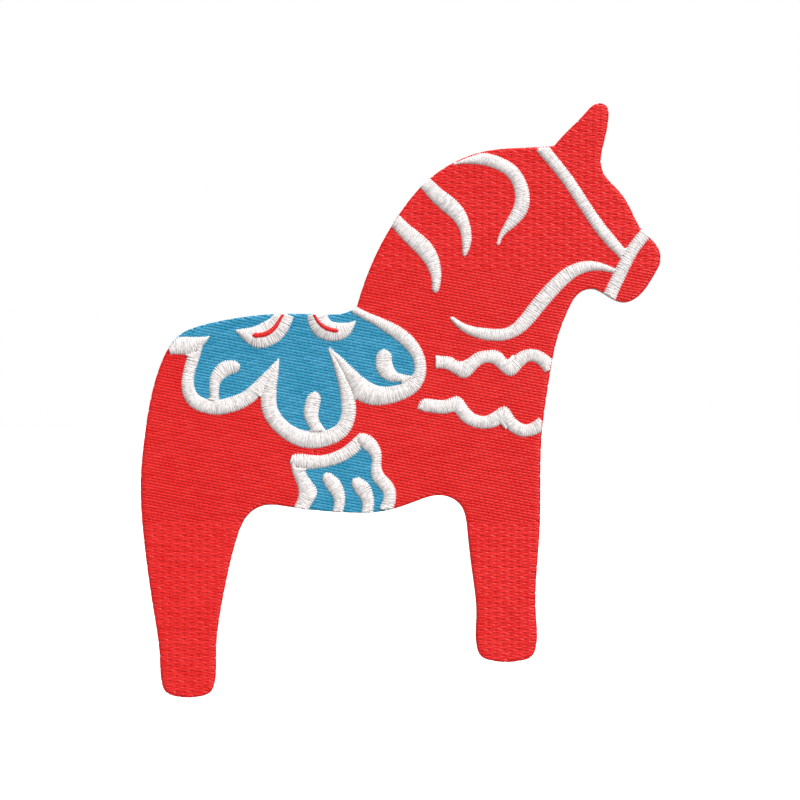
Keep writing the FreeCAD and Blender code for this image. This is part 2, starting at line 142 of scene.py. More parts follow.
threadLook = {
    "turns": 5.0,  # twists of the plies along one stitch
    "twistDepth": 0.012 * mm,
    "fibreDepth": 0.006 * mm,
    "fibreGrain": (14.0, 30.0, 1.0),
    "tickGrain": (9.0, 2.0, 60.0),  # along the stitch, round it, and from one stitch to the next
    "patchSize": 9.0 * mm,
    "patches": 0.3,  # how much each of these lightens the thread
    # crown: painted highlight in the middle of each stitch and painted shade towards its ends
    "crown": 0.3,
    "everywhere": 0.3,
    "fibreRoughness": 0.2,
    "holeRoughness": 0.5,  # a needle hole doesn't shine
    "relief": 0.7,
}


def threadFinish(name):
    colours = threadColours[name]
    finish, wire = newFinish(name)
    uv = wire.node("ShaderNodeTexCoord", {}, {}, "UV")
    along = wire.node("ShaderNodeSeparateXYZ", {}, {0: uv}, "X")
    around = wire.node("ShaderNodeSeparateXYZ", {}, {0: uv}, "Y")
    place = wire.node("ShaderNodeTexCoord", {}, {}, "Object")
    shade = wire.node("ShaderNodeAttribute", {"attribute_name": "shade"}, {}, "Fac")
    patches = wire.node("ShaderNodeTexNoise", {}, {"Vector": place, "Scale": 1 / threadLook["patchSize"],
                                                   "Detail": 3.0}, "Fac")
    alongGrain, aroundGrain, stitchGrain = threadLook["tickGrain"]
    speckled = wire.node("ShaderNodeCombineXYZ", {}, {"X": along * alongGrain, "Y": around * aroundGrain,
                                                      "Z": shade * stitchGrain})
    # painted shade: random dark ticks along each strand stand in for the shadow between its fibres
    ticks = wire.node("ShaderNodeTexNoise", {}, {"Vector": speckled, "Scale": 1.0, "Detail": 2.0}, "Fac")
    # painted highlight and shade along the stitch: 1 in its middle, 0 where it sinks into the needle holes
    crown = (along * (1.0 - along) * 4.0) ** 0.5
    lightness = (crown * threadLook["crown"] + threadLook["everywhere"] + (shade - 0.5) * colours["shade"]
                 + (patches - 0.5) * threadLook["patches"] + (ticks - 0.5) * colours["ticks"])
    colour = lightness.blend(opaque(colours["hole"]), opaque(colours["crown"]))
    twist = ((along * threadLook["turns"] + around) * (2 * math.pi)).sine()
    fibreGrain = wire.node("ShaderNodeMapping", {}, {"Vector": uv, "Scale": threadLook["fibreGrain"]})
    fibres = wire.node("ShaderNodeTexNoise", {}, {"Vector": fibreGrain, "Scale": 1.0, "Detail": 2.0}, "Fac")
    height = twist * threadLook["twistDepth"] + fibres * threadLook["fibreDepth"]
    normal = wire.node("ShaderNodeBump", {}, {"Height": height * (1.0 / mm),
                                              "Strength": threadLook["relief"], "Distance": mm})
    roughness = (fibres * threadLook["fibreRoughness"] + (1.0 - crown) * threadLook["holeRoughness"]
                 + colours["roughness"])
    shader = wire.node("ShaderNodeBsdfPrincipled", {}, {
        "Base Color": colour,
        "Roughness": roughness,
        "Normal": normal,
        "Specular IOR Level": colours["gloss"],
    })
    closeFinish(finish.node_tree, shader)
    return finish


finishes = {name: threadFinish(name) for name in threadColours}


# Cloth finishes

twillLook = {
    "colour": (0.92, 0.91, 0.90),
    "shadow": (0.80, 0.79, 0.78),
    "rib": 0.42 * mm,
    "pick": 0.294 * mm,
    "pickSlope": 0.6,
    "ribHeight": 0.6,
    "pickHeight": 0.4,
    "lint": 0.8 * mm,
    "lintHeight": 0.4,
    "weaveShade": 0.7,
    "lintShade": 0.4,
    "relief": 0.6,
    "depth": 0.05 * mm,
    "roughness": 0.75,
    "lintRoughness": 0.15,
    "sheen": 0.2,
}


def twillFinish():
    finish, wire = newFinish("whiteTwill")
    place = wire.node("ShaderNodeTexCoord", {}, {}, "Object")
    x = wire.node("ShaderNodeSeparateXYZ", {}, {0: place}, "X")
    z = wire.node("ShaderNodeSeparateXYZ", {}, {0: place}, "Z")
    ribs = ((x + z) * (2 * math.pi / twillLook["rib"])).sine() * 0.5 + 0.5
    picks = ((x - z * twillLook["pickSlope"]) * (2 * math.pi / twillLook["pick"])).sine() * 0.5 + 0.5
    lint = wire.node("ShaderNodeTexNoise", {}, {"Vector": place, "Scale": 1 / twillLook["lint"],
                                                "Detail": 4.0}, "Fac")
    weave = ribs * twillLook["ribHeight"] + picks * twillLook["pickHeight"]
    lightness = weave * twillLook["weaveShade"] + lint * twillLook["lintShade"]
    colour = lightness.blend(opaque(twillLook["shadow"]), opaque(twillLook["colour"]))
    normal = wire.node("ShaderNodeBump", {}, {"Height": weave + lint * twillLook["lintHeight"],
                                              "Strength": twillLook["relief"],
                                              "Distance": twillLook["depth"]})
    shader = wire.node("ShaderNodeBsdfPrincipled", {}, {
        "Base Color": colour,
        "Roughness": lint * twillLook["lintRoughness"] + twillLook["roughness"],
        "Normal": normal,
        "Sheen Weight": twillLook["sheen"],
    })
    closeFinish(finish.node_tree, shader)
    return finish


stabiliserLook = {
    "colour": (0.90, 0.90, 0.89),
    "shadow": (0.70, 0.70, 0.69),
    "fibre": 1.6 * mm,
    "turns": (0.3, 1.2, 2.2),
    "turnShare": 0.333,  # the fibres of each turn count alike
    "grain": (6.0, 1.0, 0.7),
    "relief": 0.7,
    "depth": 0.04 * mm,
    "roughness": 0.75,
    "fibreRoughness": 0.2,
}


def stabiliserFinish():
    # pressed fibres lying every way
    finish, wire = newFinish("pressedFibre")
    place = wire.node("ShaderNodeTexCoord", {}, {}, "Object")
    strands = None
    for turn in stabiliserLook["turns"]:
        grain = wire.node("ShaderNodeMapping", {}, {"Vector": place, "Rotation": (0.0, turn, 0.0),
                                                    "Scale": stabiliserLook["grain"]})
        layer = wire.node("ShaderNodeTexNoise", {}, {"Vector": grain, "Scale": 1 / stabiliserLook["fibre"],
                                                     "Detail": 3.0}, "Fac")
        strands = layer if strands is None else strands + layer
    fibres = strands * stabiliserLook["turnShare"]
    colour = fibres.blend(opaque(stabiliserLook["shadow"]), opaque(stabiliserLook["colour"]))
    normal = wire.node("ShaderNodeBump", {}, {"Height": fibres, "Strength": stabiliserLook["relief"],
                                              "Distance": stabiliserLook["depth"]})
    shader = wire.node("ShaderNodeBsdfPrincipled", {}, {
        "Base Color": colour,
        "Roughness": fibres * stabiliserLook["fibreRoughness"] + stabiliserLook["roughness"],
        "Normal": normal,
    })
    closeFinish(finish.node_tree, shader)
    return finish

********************

[What you are asked to do] Print the material once more, exactly.

[Response to the task]
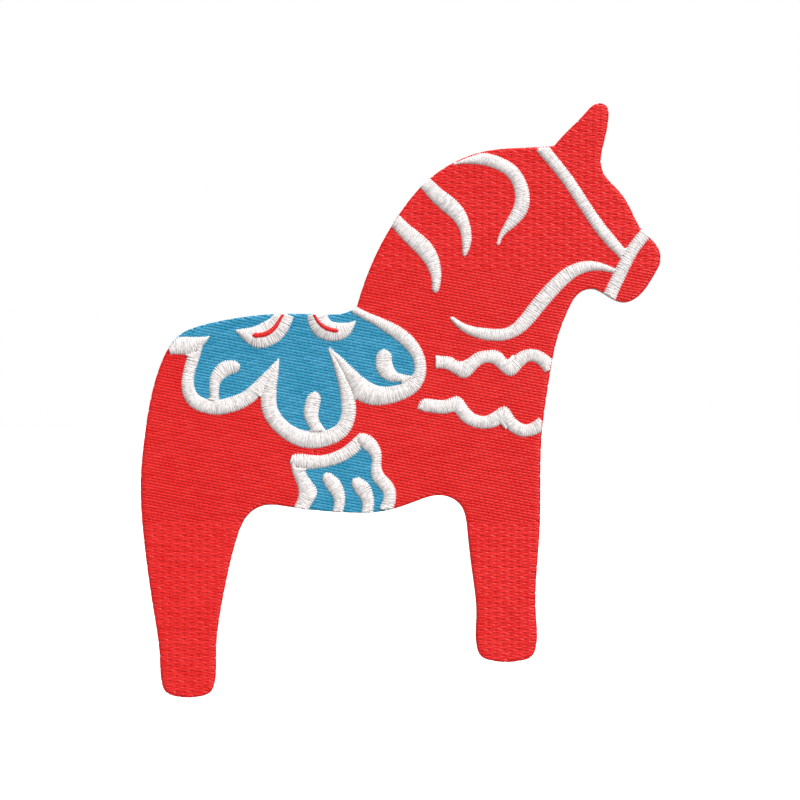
Keep writing the FreeCAD and Blender code for this image. This is part 2, starting at line 142 of scene.py. More parts follow.
threadLook = {
    "turns": 5.0,  # twists of the plies along one stitch
    "twistDepth": 0.012 * mm,
    "fibreDepth": 0.006 * mm,
    "fibreGrain": (14.0, 30.0, 1.0),
    "tickGrain": (9.0, 2.0, 60.0),  # along the stitch, round it, and from one stitch to the next
    "patchSize": 9.0 * mm,
    "patches": 0.3,  # how much each of these lightens the thread
    # crown: painted highlight in the middle of each stitch and painted shade towards its ends
    "crown": 0.3,
    "everywhere": 0.3,
    "fibreRoughness": 0.2,
    "holeRoughness": 0.5,  # a needle hole doesn't shine
    "relief": 0.7,
}


def threadFinish(name):
    colours = threadColours[name]
    finish, wire = newFinish(name)
    uv = wire.node("ShaderNodeTexCoord", {}, {}, "UV")
    along = wire.node("ShaderNodeSeparateXYZ", {}, {0: uv}, "X")
    around = wire.node("ShaderNodeSeparateXYZ", {}, {0: uv}, "Y")
    place = wire.node("ShaderNodeTexCoord", {}, {}, "Object")
    shade = wire.node("ShaderNodeAttribute", {"attribute_name": "shade"}, {}, "Fac")
    patches = wire.node("ShaderNodeTexNoise", {}, {"Vector": place, "Scale": 1 / threadLook["patchSize"],
                                                   "Detail": 3.0}, "Fac")
    alongGrain, aroundGrain, stitchGrain = threadLook["tickGrain"]
    speckled = wire.node("ShaderNodeCombineXYZ", {}, {"X": along * alongGrain, "Y": around * aroundGrain,
                                                      "Z": shade * stitchGrain})
    # painted shade: random dark ticks along each strand stand in for the shadow between its fibres
    ticks = wire.node("ShaderNodeTexNoise", {}, {"Vector": speckled, "Scale": 1.0, "Detail": 2.0}, "Fac")
    # painted highlight and shade along the stitch: 1 in its middle, 0 where it sinks into the needle holes
    crown = (along * (1.0 - along) * 4.0) ** 0.5
    lightness = (crown * threadLook["crown"] + threadLook["everywhere"] + (shade - 0.5) * colours["shade"]
                 + (patches - 0.5) * threadLook["patches"] + (ticks - 0.5) * colours["ticks"])
    colour = lightness.blend(opaque(colours["hole"]), opaque(colours["crown"]))
    twist = ((along * threadLook["turns"] + around) * (2 * math.pi)).sine()
    fibreGrain = wire.node("ShaderNodeMapping", {}, {"Vector": uv, "Scale": threadLook["fibreGrain"]})
    fibres = wire.node("ShaderNodeTexNoise", {}, {"Vector": fibreGrain, "Scale": 1.0, "Detail": 2.0}, "Fac")
    height = twist * threadLook["twistDepth"] + fibres * threadLook["fibreDepth"]
    normal = wire.node("ShaderNodeBump", {}, {"Height": height * (1.0 / mm),
                                              "Strength": threadLook["relief"], "Distance": mm})
    roughness = (fibres * threadLook["fibreRoughness"] + (1.0 - crown) * threadLook["holeRoughness"]
                 + colours["roughness"])
    shader = wire.node("ShaderNodeBsdfPrincipled", {}, {
        "Base Color": colour,
        "Roughness": roughness,
        "Normal": normal,
        "Specular IOR Level": colours["gloss"],
    })
    closeFinish(finish.node_tree, shader)
    return finish


finishes = {name: threadFinish(name) for name in threadColours}


# Cloth finishes

twillLook = {
    "colour": (0.92, 0.91, 0.90),
    "shadow": (0.80, 0.79, 0.78),
    "rib": 0.42 * mm,
    "pick": 0.294 * mm,
    "pickSlope": 0.6,
    "ribHeight": 0.6,
    "pickHeight": 0.4,
    "lint": 0.8 * mm,
    "lintHeight": 0.4,
    "weaveShade": 0.7,
    "lintShade": 0.4,
    "relief": 0.6,
    "depth": 0.05 * mm,
    "roughness": 0.75,
    "lintRoughness": 0.15,
    "sheen": 0.2,
}


def twillFinish():
    finish, wire = newFinish("whiteTwill")
    place = wire.node("ShaderNodeTexCoord", {}, {}, "Object")
    x = wire.node("ShaderNodeSeparateXYZ", {}, {0: place}, "X")
    z = wire.node("ShaderNodeSeparateXYZ", {}, {0: place}, "Z")
    ribs = ((x + z) * (2 * math.pi / twillLook["rib"])).sine() * 0.5 + 0.5
    picks = ((x - z * twillLook["pickSlope"]) * (2 * math.pi / twillLook["pick"])).sine() * 0.5 + 0.5
    lint = wire.node("ShaderNodeTexNoise", {}, {"Vector": place, "Scale": 1 / twillLook["lint"],
                                                "Detail": 4.0}, "Fac")
    weave = ribs * twillLook["ribHeight"] + picks * twillLook["pickHeight"]
    lightness = weave * twillLook["weaveShade"] + lint * twillLook["lintShade"]
    colour = lightness.blend(opaque(twillLook["shadow"]), opaque(twillLook["colour"]))
    normal = wire.node("ShaderNodeBump", {}, {"Height": weave + lint * twillLook["lintHeight"],
                                              "Strength": twillLook["relief"],
                                              "Distance": twillLook["depth"]})
    shader = wire.node("ShaderNodeBsdfPrincipled", {}, {
        "Base Color": colour,
        "Roughness": lint * twillLook["lintRoughness"] + twillLook["roughness"],
        "Normal": normal,
        "Sheen Weight": twillLook["sheen"],
    })
    closeFinish(finish.node_tree, shader)
    return finish


stabiliserLook = {
    "colour": (0.90, 0.90, 0.89),
    "shadow": (0.70, 0.70, 0.69),
    "fibre": 1.6 * mm,
    "turns": (0.3, 1.2, 2.2),
    "turnShare": 0.333,  # the fibres of each turn count alike
    "grain": (6.0, 1.0, 0.7),
    "relief": 0.7,
    "depth": 0.04 * mm,
    "roughness": 0.75,
    "fibreRoughness": 0.2,
}


def stabiliserFinish():
    # pressed fibres lying every way
    finish, wire = newFinish("pressedFibre")
    place = wire.node("ShaderNodeTexCoord", {}, {}, "Object")
    strands = None
    for turn in stabiliserLook["turns"]:
        grain = wire.node("ShaderNodeMapping", {}, {"Vector": place, "Rotation": (0.0, turn, 0.0),
                                                    "Scale": stabiliserLook["grain"]})
        layer = wire.node("ShaderNodeTexNoise", {}, {"Vector": grain, "Scale": 1 / stabiliserLook["fibre"],
                                                     "Detail": 3.0}, "Fac")
        strands = layer if strands is None else strands + layer
    fibres = strands * stabiliserLook["turnShare"]
    colour = fibres.blend(opaque(stabiliserLook["shadow"]), opaque(stabiliserLook["colour"]))
    normal = wire.node("ShaderNodeBump", {}, {"Height": fibres, "Strength": stabiliserLook["relief"],
                                              "Distance": stabiliserLook["depth"]})
    shader = wire.node("ShaderNodeBsdfPrincipled", {}, {
        "Base Color": colour,
        "Roughness": fibres * stabiliserLook["fibreRoughness"] + stabiliserLook["roughness"],
        "Normal": normal,
    })
    closeFinish(finish.node_tree, shader)
    return finish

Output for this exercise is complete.